My own thinking has evolved. I used to think it was sort of a puzzle game. Steam has it flagged as “simulation”, which I can understand, and “casual”, which I do not credit at all. Now I think of it as… head game. I get into quite a lucid state whilst playing, I think.
Matt, who is for sure here and not on holiday: [Matt crashes through the wall like that unholy terror from American advertising who is part man, part jug of blood] Oh Philosophy!
Alice Bee: Good afternoon Matt, what a surprise. I assume you are referring to your own article about Wilmot’s Warehouse?
Matt, who is for sure here and not on holiday: Yes! As you recall, I argue that Wilmot’s Warehouse is actually a language game. I said it is “a world of raw pictorial language, and an ingenious platform to explore how language works in our own world,” and brought up Wittgenstein, and how we even define the term “game”.

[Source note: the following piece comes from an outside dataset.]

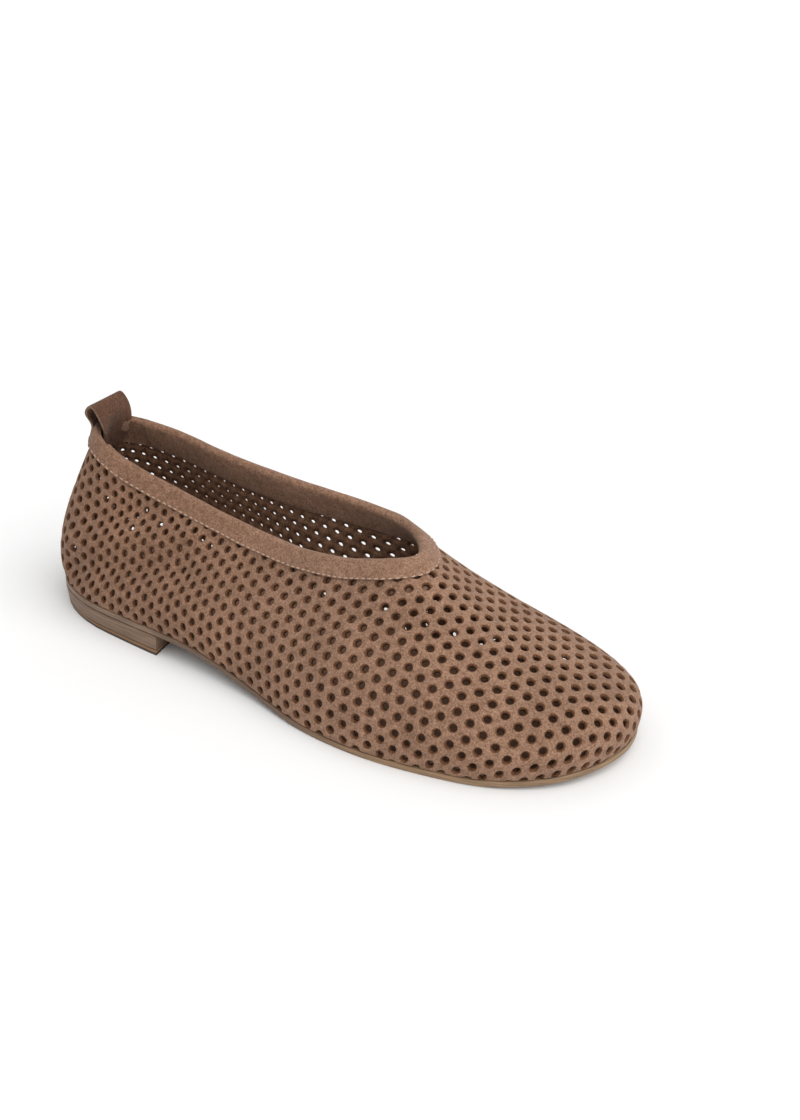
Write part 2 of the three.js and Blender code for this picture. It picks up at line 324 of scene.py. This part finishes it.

Alice Bee: I’m not actually going to argue with you, even though you are definitely here also, the same as the others. Language means many different things, after all. And the other day, I was tooling around my warehouse, and I suddenly thought of the Alethiometer in His Dark Materials. It’s a sort of compass, except the needle points to the truth, but it communicates using 36 tiny pictures, symbols that contain a wealth of different meanings. And you have to ask a question by inputting the right symbols, and then interpret the answer from the symbols it indicates.
Reading the Alethiometer is very hard, and most people can’t do it. You have to hold the meanings you want in your mind without thinking too hard about them. And Wilmot, to me, is like that. There are these hundreds of little squares with pictures on them, some obvious, some open to weird interpretation, and you link them to others and you put them in your warehouse in a way that makes sense to you. But there are 200 of these in each run, so to know where everything is in the warehouse… you have to hold it all in your head, but not look too closely or another bit will fall away. Like slipping into a big pool of water, and if you let your senses drift away from the immediate, in a way you’re touching all the water at once. Does that make sense? Look, it’s a Friday afternoon, okay?
100% genuine Brendy: My relationship with the cubelad is a lot less philosophical. On the podcast we talked about how my boxboi is the dark Wilmot of the post apocalypse. But the squaresprog does not exist in a void. In my article about the motivational posters I note that “it would not have half the character without its comic undercurrent of criticism about big business”.
Definitely Nate: Yeah, when I interviewed Richard Hogg and Ricky Haggett about it, like a chihuahua let loose on a plate of chipolatas, Hogg said he reckons Wilmot has far more agency than the average Amazon worker. He thinks Wilmot loves his job, but probably not the company he works for.
100% genuine Brendy: Big moodboi, am I right??
Alice Bee: It does make Wilmot very relatable. I’ve worked in different retail jobs, and you develop your own way of organising the stock and stuff. But Wilmot’s Warehouse has more interesting things in it than e.g. about a million yuppie polo shirts. Yuppie polo shirts are also much harder to stack than blocks of sunsets.
100% genuine Brendy: That’s the important thing, though. It’s about taking pride in your work, not mine. It does not make sense. But please don’t touch anything.
Alice Bee: Yes, I think the thing is that it may not be clear what Wilmot’s Warehouse is, exactly, precisely because we all see it as something a bit different. Because we each construct our own way of working and playing, and so that’s what it is. But whatever else it is, it is very very good.
So thank you for joining me, despite grievous injury, to help me come to that conclusion. Check back on Monday, when we will be revealing our Can’t Stop Playing game for October!
Disclosure: Pip, wot used to work here, did the trailer voice over for Wilmot’s Warehouse. But we don’t know nuffin about that.